The NYPL needs money for books. In quite of few of the branches, the shelves are only three-quarters full. Due to cost cutting, the periodical desk at the Mid-Manhattan branch has reduced the number of newspapers and magazines it stocks. Some of the branch’s reference books are so old they are no longer helpful.
The NYPL needs money for their elevators. Starting in May, the elevator in Epiphany branch, in the Gramercy Park neighborhood, will be out of use for a necessary upgrade. The elevators in the Mid-Manhattan branch also need an upgrade. While I’m sure they are perfectly safe, their conditions do little to make me feel that I will make it to the next floor without incident.
The NYPL needs money for general maintenance. Some of the branches have torn carpet or missing floor tiles or even leaky roofs. Most are in need of a coat of paint. Many of its chairs are so unsteady should be replaced.
The NYPL needs money for its facilities. In some restrooms, automatic hand dryers don’t work or the paper towel dispenser is broken. If there are two or more stalls, one is likely to have a broken lock. The Grand Central, one of the newest branches, is an exception. On its first floor, it has three individual restrooms that are bigger than those found in most New York apartments. They are in wonderful condition. But in some of the other branches, like the Epiphany, have only a single, unisex restroom, accessible with a key. And while this arrangement isn’t ideal, it is definitely better than what’s found at the Jefferson Market branch: It doesn’t have an adult public restroom at all! It does have a closely guarded one for children and their caretakers, but for other library patrons, if nature calls, they have to leave the library and visit an accommodating business on Sixth Avenue.
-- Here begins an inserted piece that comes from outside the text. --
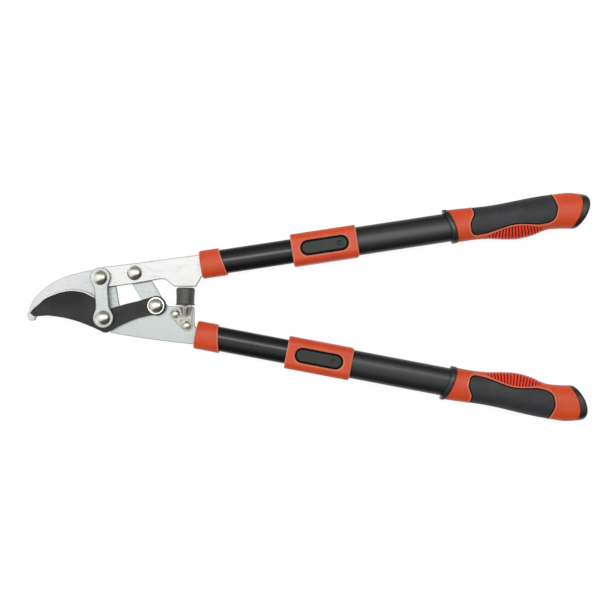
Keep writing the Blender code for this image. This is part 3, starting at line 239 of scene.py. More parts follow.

A librarian suggested that the library just doesn’t have the money to install a proper adult restroom.
Where money is spent, the results are remarkable. The Science, Industry and Business Library (SIBL) is in wonderful condition and has plenty of computers, workspaces and comfortable chairs. The glass elevators are pleasant to ride and the ladies room is in good repair.
The Kips Bay branch is another branch were money was well spent. Since its overhaul, it is light, spacious and airy. On the first floor there are several computers, plenty of tables and chairs. I found the large comfortable club chairs in this branch, as well as in the Grand Central Branch, a perfect place to spend a couple of hours with a good book.
The children’s area, on branch’s second floor, is well stocked with books and games and child-sized furniture — wonderful for a rainy day or after-school activities. There is also a section of adult club chairs on this floor.
The children’s rooms in the Jefferson Market, Grand Central and Kips Bay branches all seem to be in good shape. The NYPL does spend money for the children of New York. That is money well spent.
But much of the New York Public Library system needs an upgrade. It should be in much better condition. And more money from the fiscal budget will make it so.
So please, Mayor de Blasio, do not forget this wonderful New York resource. Please make sure that it is properly funded so that we can all use and enjoy this important institution for many, many more years.